§ EXERCISE BRIEF
Repeat the listing below word for word, stopping after the line that contains "REAR_CORNER_RADIUS = 11.0".

§ DATA PROVIDED
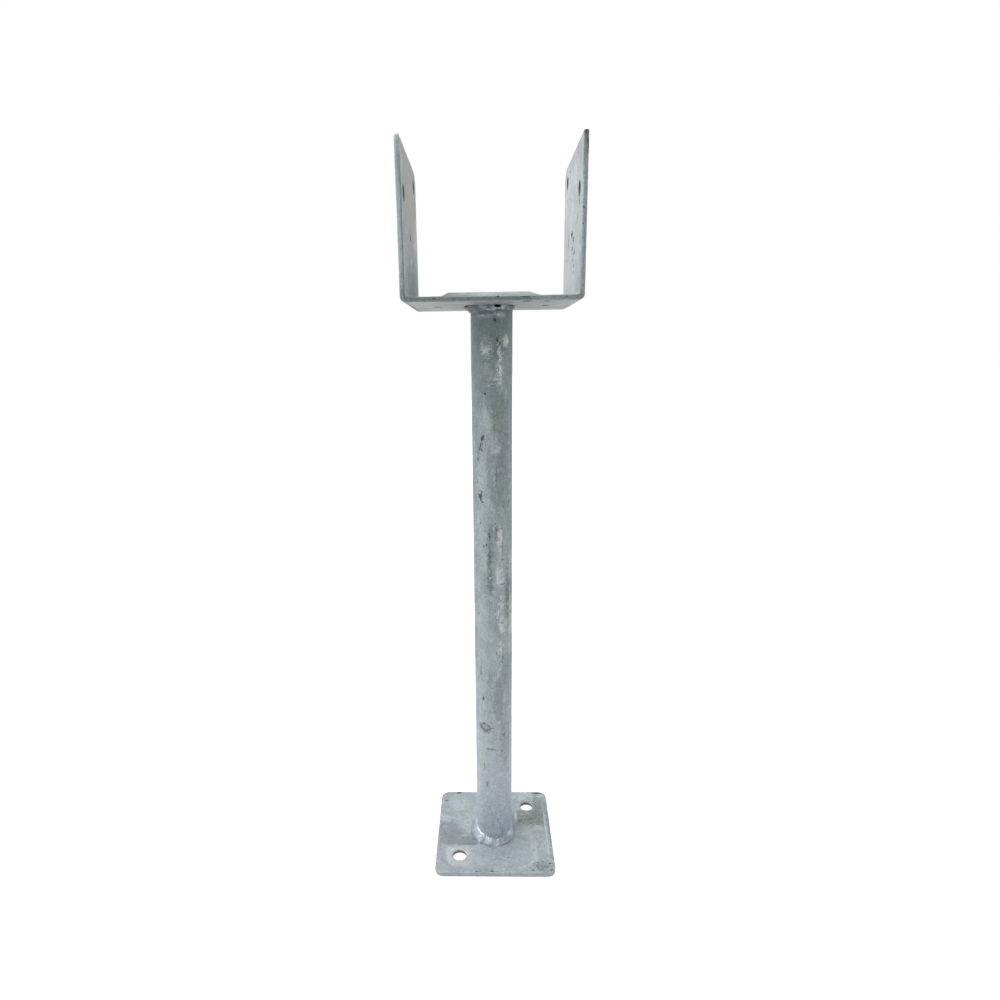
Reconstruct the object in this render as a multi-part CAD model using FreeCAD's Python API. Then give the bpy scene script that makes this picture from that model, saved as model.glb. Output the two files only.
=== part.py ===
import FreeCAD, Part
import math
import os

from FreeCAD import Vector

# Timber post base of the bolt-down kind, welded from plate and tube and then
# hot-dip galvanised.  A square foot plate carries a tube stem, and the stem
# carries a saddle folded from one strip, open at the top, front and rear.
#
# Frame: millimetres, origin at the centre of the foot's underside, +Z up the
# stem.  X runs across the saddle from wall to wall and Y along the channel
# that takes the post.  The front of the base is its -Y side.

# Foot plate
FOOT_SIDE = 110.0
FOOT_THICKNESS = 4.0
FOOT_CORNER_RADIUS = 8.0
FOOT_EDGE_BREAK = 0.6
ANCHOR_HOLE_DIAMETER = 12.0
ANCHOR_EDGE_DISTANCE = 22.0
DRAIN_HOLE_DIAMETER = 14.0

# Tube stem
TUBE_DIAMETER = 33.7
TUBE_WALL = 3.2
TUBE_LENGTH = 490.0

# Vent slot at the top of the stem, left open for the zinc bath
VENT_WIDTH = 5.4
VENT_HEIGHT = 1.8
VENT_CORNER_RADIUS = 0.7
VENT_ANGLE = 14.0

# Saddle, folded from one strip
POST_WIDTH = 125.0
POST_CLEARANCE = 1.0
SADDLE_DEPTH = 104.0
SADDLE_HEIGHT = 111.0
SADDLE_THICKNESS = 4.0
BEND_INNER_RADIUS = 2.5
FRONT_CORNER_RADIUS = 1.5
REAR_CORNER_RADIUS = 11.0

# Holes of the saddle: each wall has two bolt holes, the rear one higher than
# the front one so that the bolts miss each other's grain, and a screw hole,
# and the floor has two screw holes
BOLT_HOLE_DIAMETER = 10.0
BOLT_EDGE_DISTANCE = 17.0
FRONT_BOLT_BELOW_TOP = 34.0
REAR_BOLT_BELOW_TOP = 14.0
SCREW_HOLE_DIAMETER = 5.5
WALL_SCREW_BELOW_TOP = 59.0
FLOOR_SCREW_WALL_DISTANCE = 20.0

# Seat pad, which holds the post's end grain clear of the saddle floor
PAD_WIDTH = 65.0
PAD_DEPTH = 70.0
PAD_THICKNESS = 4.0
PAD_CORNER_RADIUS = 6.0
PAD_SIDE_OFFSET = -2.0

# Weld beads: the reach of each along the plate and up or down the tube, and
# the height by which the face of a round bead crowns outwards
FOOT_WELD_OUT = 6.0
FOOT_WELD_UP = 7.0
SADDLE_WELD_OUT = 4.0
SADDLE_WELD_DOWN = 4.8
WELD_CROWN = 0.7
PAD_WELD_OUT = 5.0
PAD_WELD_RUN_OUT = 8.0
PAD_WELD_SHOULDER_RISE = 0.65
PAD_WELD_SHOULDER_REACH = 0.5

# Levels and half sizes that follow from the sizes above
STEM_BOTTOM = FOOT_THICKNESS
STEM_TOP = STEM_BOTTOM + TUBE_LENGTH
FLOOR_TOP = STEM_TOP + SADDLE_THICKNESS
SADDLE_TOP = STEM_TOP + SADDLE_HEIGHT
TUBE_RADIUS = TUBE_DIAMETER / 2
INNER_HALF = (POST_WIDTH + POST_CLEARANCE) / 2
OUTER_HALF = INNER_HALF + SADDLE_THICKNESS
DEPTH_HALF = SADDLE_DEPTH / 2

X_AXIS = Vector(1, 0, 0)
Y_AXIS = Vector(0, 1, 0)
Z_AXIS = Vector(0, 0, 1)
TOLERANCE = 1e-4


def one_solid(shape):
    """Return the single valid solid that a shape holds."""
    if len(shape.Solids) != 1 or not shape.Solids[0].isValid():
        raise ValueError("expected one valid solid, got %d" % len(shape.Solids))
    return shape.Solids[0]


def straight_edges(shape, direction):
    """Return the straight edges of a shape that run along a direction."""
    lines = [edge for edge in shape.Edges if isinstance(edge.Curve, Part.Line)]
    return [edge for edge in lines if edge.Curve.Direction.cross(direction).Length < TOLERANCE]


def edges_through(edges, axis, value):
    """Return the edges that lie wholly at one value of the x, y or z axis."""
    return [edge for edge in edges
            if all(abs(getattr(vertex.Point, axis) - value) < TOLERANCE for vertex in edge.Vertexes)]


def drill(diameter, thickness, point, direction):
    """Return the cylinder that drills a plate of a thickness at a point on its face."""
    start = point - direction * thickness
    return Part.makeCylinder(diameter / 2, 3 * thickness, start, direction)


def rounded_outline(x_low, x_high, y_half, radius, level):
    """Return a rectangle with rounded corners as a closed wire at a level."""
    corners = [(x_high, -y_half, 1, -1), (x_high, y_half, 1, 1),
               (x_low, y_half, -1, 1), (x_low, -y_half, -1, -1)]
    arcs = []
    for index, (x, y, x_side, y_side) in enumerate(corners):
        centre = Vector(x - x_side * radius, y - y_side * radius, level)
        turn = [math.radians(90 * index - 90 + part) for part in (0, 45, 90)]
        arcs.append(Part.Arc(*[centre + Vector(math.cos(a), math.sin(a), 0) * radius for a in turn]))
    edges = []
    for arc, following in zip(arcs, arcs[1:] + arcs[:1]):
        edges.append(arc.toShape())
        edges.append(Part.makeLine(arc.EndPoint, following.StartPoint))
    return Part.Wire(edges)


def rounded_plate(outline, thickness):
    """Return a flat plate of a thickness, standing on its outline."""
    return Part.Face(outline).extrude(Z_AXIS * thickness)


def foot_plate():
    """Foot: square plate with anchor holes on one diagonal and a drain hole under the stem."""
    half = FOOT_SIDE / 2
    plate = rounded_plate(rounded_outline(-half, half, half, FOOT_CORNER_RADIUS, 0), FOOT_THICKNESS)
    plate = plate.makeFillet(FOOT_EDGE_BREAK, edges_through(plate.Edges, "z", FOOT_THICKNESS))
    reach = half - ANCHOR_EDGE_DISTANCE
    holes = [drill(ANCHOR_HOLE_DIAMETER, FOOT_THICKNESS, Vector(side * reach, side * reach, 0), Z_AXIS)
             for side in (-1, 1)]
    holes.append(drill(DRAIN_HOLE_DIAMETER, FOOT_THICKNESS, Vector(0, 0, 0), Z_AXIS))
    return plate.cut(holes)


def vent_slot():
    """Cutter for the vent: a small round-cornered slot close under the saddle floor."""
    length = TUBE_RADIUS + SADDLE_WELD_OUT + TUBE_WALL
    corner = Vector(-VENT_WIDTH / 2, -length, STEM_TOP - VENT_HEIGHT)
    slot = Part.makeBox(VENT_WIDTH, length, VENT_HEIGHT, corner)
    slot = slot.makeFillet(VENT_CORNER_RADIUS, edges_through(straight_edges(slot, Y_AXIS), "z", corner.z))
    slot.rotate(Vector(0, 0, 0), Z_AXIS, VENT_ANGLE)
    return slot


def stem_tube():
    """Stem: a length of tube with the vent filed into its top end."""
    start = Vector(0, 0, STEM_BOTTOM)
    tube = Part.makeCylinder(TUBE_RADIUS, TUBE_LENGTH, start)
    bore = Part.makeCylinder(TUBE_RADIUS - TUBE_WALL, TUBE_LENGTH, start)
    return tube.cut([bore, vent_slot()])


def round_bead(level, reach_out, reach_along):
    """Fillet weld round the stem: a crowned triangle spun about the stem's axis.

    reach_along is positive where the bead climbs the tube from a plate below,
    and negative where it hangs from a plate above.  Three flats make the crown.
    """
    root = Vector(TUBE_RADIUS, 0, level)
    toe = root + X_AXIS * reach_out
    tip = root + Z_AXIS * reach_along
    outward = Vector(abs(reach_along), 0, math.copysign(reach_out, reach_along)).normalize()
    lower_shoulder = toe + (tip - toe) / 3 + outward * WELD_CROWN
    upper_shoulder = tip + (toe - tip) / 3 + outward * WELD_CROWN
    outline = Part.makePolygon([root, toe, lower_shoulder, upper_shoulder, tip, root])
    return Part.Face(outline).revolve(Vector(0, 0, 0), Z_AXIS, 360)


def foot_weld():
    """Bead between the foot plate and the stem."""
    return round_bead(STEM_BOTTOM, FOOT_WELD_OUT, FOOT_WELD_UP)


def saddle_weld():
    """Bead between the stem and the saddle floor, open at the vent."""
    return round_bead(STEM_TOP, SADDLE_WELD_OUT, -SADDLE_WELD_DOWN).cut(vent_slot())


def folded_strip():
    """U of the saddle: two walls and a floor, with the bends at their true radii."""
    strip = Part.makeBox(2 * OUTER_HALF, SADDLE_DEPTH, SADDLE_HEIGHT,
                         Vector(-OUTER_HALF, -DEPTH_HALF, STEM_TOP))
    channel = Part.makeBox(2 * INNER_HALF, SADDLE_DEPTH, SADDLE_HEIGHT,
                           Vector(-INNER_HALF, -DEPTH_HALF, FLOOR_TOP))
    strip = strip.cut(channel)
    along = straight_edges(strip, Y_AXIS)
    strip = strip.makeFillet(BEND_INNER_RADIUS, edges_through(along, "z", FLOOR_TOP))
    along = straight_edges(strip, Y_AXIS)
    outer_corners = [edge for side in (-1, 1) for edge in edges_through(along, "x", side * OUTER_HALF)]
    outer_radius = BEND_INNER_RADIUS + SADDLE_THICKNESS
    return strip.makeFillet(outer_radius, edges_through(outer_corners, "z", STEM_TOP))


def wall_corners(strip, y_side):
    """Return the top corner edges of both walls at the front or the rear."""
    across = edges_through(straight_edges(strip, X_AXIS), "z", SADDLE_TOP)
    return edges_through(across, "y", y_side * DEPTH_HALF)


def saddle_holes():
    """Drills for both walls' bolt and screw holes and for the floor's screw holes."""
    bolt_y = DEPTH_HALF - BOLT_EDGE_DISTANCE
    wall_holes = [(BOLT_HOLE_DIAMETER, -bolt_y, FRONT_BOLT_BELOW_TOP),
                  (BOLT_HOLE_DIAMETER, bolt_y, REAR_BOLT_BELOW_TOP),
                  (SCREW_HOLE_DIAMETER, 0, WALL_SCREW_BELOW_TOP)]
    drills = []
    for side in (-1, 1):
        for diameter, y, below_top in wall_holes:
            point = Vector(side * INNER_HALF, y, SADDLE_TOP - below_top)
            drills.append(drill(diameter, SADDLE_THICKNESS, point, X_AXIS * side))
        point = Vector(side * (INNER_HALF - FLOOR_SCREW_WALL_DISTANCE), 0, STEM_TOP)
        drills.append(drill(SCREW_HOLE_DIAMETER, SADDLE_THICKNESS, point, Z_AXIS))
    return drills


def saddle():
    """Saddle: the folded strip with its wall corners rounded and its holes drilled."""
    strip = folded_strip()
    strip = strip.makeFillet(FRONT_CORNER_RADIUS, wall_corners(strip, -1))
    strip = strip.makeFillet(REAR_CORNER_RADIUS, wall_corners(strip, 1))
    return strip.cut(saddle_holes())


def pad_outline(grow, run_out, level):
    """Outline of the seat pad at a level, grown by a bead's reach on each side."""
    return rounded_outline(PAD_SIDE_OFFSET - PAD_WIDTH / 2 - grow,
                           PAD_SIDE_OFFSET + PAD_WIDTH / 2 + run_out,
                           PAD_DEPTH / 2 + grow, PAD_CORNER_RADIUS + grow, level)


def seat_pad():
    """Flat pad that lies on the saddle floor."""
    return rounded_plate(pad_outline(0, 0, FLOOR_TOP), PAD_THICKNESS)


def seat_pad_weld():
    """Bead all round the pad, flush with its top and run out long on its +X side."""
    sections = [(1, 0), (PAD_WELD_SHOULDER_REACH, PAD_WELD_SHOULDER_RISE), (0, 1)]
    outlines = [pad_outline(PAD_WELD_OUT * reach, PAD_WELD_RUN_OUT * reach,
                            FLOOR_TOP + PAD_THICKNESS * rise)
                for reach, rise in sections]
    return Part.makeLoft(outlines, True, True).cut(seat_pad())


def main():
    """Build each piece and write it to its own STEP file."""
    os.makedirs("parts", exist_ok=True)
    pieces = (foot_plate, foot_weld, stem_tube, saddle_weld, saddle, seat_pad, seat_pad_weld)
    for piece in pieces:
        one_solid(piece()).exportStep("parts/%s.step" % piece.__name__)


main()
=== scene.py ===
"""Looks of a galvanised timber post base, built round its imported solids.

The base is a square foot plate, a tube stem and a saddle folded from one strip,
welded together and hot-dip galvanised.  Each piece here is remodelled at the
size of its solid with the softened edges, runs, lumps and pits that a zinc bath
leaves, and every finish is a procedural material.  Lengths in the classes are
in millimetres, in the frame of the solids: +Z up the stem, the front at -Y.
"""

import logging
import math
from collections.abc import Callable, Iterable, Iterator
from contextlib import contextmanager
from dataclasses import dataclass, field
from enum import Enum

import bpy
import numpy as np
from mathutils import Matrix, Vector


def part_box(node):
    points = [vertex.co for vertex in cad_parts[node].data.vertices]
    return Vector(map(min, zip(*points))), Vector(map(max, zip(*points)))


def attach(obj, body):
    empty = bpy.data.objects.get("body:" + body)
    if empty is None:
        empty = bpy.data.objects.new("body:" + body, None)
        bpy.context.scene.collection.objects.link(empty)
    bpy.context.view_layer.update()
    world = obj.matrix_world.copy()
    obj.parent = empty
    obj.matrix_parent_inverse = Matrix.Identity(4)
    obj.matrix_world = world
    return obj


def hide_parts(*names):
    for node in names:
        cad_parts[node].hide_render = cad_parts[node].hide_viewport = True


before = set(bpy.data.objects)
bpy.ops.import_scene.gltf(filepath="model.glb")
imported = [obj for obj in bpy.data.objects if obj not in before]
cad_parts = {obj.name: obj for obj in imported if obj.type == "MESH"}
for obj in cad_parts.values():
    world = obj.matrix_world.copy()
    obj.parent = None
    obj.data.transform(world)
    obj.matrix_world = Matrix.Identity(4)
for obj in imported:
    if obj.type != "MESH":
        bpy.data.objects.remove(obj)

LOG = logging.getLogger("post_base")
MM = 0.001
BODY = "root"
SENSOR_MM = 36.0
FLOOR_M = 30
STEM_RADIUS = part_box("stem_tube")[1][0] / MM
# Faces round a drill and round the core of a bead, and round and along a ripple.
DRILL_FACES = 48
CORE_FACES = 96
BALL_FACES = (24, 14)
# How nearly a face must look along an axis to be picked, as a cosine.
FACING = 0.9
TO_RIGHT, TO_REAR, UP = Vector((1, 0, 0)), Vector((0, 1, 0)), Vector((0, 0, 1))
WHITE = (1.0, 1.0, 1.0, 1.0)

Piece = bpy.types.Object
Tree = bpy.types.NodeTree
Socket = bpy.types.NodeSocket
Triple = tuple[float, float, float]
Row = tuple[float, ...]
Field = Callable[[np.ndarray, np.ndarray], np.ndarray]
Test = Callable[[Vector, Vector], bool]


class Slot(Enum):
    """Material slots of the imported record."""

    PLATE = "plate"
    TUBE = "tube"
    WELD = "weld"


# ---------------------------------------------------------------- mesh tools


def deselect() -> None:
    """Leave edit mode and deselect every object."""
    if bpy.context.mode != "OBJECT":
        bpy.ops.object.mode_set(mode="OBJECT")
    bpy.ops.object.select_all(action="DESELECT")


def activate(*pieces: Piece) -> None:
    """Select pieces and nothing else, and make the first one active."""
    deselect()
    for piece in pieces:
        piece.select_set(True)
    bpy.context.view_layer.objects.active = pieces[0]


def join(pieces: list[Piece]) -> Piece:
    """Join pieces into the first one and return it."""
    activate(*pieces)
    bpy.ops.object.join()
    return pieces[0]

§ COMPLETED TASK
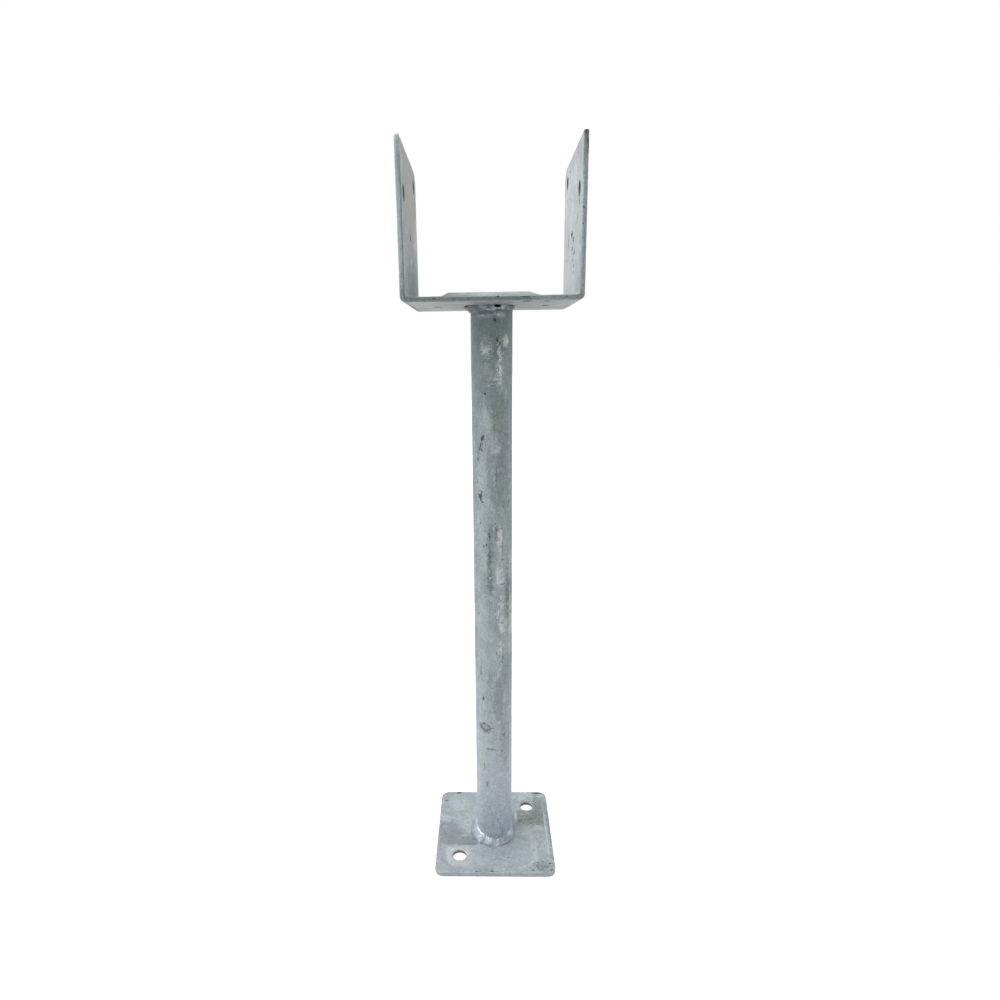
Reconstruct the object in this render as a multi-part CAD model using FreeCAD's Python API. Then give the bpy scene script that makes this picture from that model, saved as model.glb. Output the two files only.
=== part.py ===
import FreeCAD, Part
import math
import os

from FreeCAD import Vector

# Timber post base of the bolt-down kind, welded from plate and tube and then
# hot-dip galvanised.  A square foot plate carries a tube stem, and the stem
# carries a saddle folded from one strip, open at the top, front and rear.
#
# Frame: millimetres, origin at the centre of the foot's underside, +Z up the
# stem.  X runs across the saddle from wall to wall and Y along the channel
# that takes the post.  The front of the base is its -Y side.

# Foot plate
FOOT_SIDE = 110.0
FOOT_THICKNESS = 4.0
FOOT_CORNER_RADIUS = 8.0
FOOT_EDGE_BREAK = 0.6
ANCHOR_HOLE_DIAMETER = 12.0
ANCHOR_EDGE_DISTANCE = 22.0
DRAIN_HOLE_DIAMETER = 14.0

# Tube stem
TUBE_DIAMETER = 33.7
TUBE_WALL = 3.2
TUBE_LENGTH = 490.0

# Vent slot at the top of the stem, left open for the zinc bath
VENT_WIDTH = 5.4
VENT_HEIGHT = 1.8
VENT_CORNER_RADIUS = 0.7
VENT_ANGLE = 14.0

# Saddle, folded from one strip
POST_WIDTH = 125.0
POST_CLEARANCE = 1.0
SADDLE_DEPTH = 104.0
SADDLE_HEIGHT = 111.0
SADDLE_THICKNESS = 4.0
BEND_INNER_RADIUS = 2.5
FRONT_CORNER_RADIUS = 1.5
REAR_CORNER_RADIUS = 11.0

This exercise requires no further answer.